Anyway, here’s a little dose of unsolicited advice for those of you fortunate enough to live out of earshot:
Take a group photo. Nearly all the people you love are here, in one place. This isn’t likely to happen again until your funeral.
Be prepared. I had a kit on hand for minor emergencies. Having all my little fixes in one place made it easy for anyone to grab me a pair of scissors, some clear nail polish, a flask of bourbon. Here’s a bridal emergency kit list, but you’ll find a zillion of them online. Bridesmaids, if you’re extra helpful, telling the bride you’ll assemble this kit is a thoughtful gesture.

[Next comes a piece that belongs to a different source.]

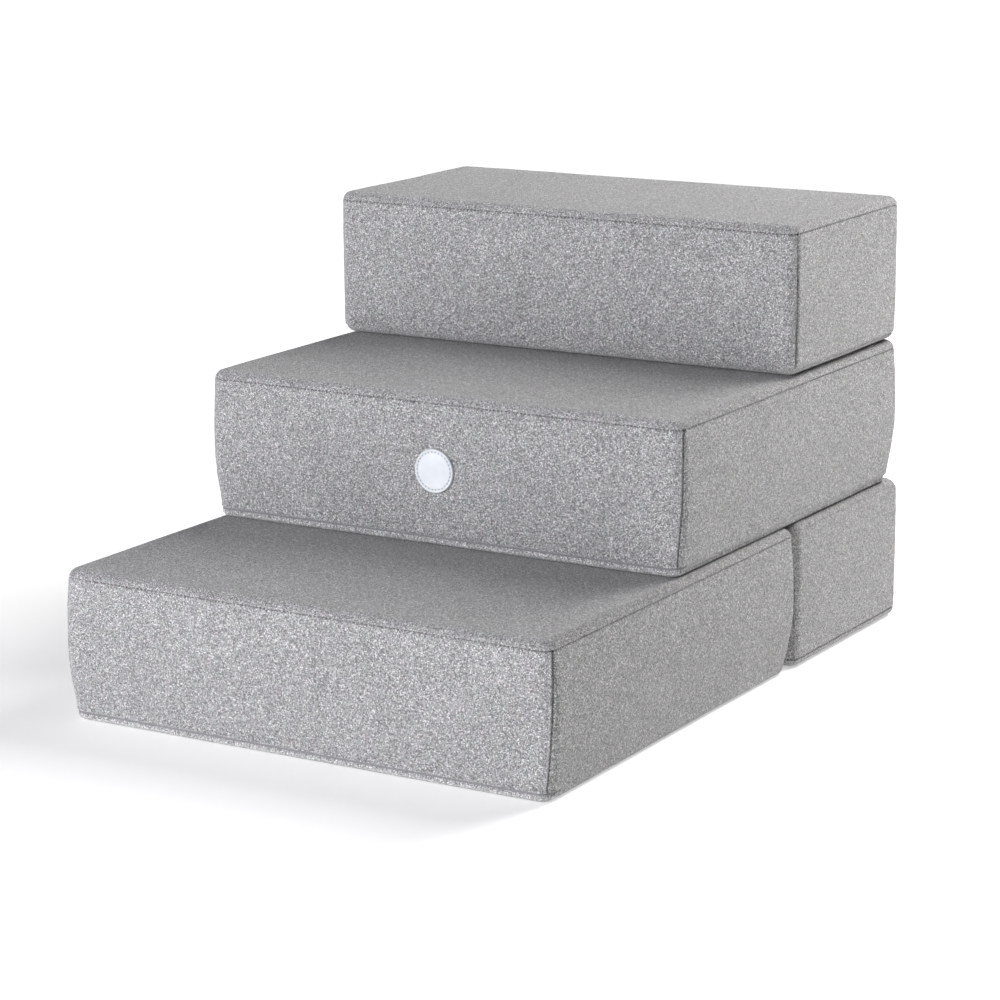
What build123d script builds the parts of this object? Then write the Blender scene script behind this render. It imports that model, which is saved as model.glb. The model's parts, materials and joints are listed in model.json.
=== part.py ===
"""Folding foam pet steps: two hinged cushion modules, one stacked on the other.

Each module is a large cushion block with a small block hinged to the top of its rear edge. The lower module
lies open, so its small block fills the floor behind the large one. The upper module stands on it, folded,
so its small block makes the top step. Three steps of equal height come from the four blocks.

Frame: +X to the right, +Y from the front step to the back, +Z up. The origin is on the floor, under the
middle of the whole object. Units are millimetres.
"""

import os
from math import atan2, cos, radians, sin

from build123d import *

# Driving dimensions
WIDTH = 500.0  # every block, left to right
BLOCK_HEIGHT = 140.0  # every block
LARGE_DEPTH = 460.0  # the two-tread blocks
SMALL_DEPTH = 236.0  # the one-tread blocks
FOLD_GAP = 6.0  # between the facing ends of two hinged blocks that lie flat
STACK_GAP = 2.0  # between two blocks that lie on each other
UPPER_FORWARD = 12.0  # how far the upper module stands forward of the lower one's rear face
CLOTH = 1.6  # upholstery cloth with its lining
FOAM_PLAY = 0.3  # between the foam and its cover

# Block shape
CORNER_RADIUS = 12.0  # upright edges
TOP_RADIUS = 8.0  # edges round a seamed top
FOOT_RADIUS = 5.0  # edges round a zipped base
WRAP_RADIUS = 11.5  # unseamed edges of a small block
WAIST = 60.0  # height under which a large block narrows
SIDE_INSET = 4.0  # how far its base draws in at each side
FRONT_INSET = 2.0
REAR_INSET = 7.0

# Seams
TOP_SEAM = 8.0  # below the top
WRAP_SEAM = 5.0  # above the underside of a small block
CORNER_SEAM_ANGLE = 25.0  # of an upright seam round its corner, from the side
ZIP_SLIT = 3.0  # height of the slit that shows a zip's coil
BASE_RIM = 6.0  # height of the base panel's turned-up rim
COIL_RECESS = 0.6  # of the coil behind the cloth's face

# Hinge tapes, fastening strips and patch
TAPE_LENGTH = 470.0
TAPE_REACH = 28.0  # of each half, from the fold line
TAPE_SPLIT = 0.1  # of each half's edge from the fold line
STRIP_LENGTH = 400.0
STRIP_WIDTH = 30.0
STRIP_THICKNESS = 0.95
STRIP_CORNER = 0.3
STRIP_SETBACK = 45.0  # of each fastening strip from the end of the upper large block
PATCH_RADIUS = 20.5
PATCH_THICKNESS = 2.2
PATCH_CENTRE = (-1.0, 70.0)  # across and up, from the middle step's front bottom edge
STITCH_RING = 17.6
STITCH_COUNT = 30
STITCH_LENGTH = 2.3
STITCH_WIDTH = 0.8
STITCH_HEIGHT = 0.4
PATCH_EDGE = 0.7

# Zip slider and pull, measured along the coil, across it and out from the cloth
PLATE = (10.0, 8.0, 1.0)
PLATE_CORNER = 1.5
PLATE_STANDOFF = 0.5
NECK = (6.0, 1.6, 0.7)
CROWN_LENGTH = 7.0
CROWN_WIDTH = 2.2
CROWN_RISE = 1.7
CROWN_BAR = 0.7
POST_LENGTH = 1.0
PULL_WIDTH = 7.0
PULL_THICKNESS = 1.0
PULL_LENGTH = 24.0
PULL_ARM = 1.0
PULL_WINDOW = 5.5  # length of the opening that the crown stands in
PULL_CORNER = 0.45
PULL_HOLE_RADIUS = 1.4
PULL_HOLE_SETBACK = 4.0  # of the hole from the grip's end
PULL_DROP = 0.05  # of the bar below the middle of the crown's opening
LARGE_ZIP_PARK = 45.0  # slider to the rear end of its block
SMALL_ZIP_PARK = 45.0  # slider to the left end of its block

# Places worked out from those
BLOCKS_DEPTH = LARGE_DEPTH + FOLD_GAP + SMALL_DEPTH
FRONT = -BLOCKS_DEPTH / 2
BACK = FRONT + BLOCKS_DEPTH
UPPER_BACK = BACK - UPPER_FORWARD
STEP_RISE = BLOCK_HEIGHT + STACK_GAP
LOWER_Y = FRONT + LARGE_DEPTH / 2
REAR_Y = BACK - SMALL_DEPTH / 2
MIDDLE_Y = UPPER_BACK - LARGE_DEPTH / 2
TOP_Y = UPPER_BACK - SMALL_DEPTH / 2
HALF_WIDTH = WIDTH / 2
SEAM_Z = BLOCK_HEIGHT - TOP_SEAM
SLIT_TOP = BASE_RIM + ZIP_SLIT
SMALL_SLIT_BOTTOM = SEAM_Z - ZIP_SLIT
TAPE_THICKNESS = STACK_GAP / 2 - 0.1
WALL_LEAN = atan2(SIDE_INSET, WAIST)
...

Let go of traditions that bug you. I’m a tall girl with an unfair advantage in the bouquet catching game. It often felt like an obligation to catch the bride’s bouquet before it fell on the floor when everyone else stepped out of the way. Of course then, you must grapple with the look of mild terror on the face of Boyfriend du Jour. So at our wedding, we called everyone onto the floor and announced that catching the bouquet meant prosperity beyond your wildest dreams.
The 6’8 Dutch guy caught it, and he’s currently my husband’s business partner. Fingers crossed, but I have heard a glowing crotch is auspicious.

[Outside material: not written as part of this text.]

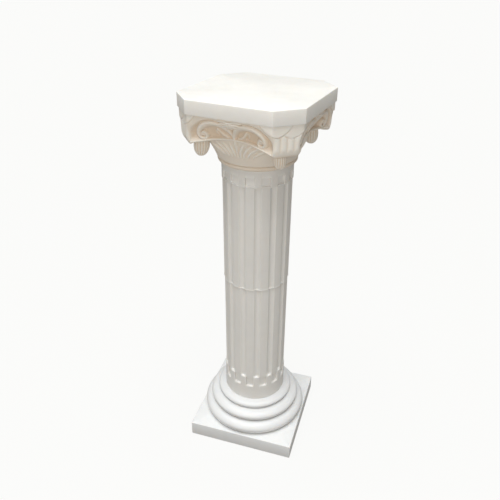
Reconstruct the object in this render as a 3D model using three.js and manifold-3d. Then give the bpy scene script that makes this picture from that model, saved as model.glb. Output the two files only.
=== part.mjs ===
// Pedestal column in moulded plastic: a square base with three rounds, a fluted shaft in two halves,
// a capital with paired scrolls on each face and a horn at each corner, and a slab with cut corners.
// Millimetres, +Z up. The origin is the middle of the base's underside, and -Y is the front.
import * as THREE from "three";
import { mergeVertices } from "three/addons/utils/BufferGeometryUtils.js";
import Module from "manifold-3d";

const wasm = await Module();
wasm.setup();

// Fit: the air left between two pieces that rest on each other
const seatGap = 0.3;

// Shaft: two halves that meet at a seam, the upper one a little fatter
const lowerLength = 340;
const upperLength = 295.3;
const lowerRadius = 76.2;
const seamStep = 1.3;
const fluteCount = 14;
const landAngle = 13.7;
const fluteDepth = 4.2;
const fluteTurn = -59.6;
const lowerTurn = 2;

// Bands at the shaft's ends, with a row of pockets over the lands and tabs over the flutes
const bandProud = 1.6;
const pocketDepth = 2.8;
const pocketSlope = 0.65;
const landLead = 3.3;
const lowerBandHeight = 74.5;
const lowerPocketHeight = 27;
const upperBandHeight = 37.5;
const upperPocketHeight = 19;

// Base: a square plate under three rounds, each reaching out past the one above it
const plateHeight = 40;
const plateEdge = 2;
const lowRoundHeight = 33.5;
const lowRoundReach = 16;
const middleRoundHeight = 25.5;
const middleRoundReach = 20;
const topRoundHeight = 18;
const topRoundReach = 19.7;
const roundSegments = 36;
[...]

Do something fun with your guest book. We had a friend take polaroids of guests, and it was such instant gratification to flip through it the next morning. Plus, we still look at it every once in a while.
Plan with a sense of humor. Sure weddings are solemn and import laden, but receptions can be fun — whatever that means to you. Worry a little less about whether something is appropriate and consider whether it will add to the celebration. Crazy straws at the bar? Candy cigarettes as wedding favors? Yes.
Consider consumables as attendant gifts. I got cool necklaces for my bridesmaids and the female attendants on Bryan’s side, but the groomsmen and ushers got port. Looking back on the now-outdated necklaces, I think the guys did better.
Choose your financial battles. Decide what’s important to you, spend your money there, and aim for festive with everything else.
For us, the bar was key, so we did it up. But Bryan used to work in catering, and both of us agreed that once the crowd gets over 100, you really have to pay through the nose for wedding food to be memorable. We decided to make the food fun and celebratory instead. In lieu of passed appetizers, we had a popcorn machine and a cotton candy machine out front. We brought in a BBQ truck for dinner so folks would have some solid food to offset the cocktails.
We were among the first couples to order cupcakes from Citizen Cake — before they upped the prices to reflect the trend — which also meant we didn’t need to rent cake plates and forks. Later in the evening, we had passed Krispy Kreme donuts as a snack. The food was casual for sure, but there was plenty of it, and the bar was a masterpiece.
So those were my big lessons from our wedding, but what are yours? I’m curious to hear pet peeves you have as a wedding guest, what you’ve loved about weddings you’ve been to, what you took away from your own wedding? Spill. I have an anniversary party to plan.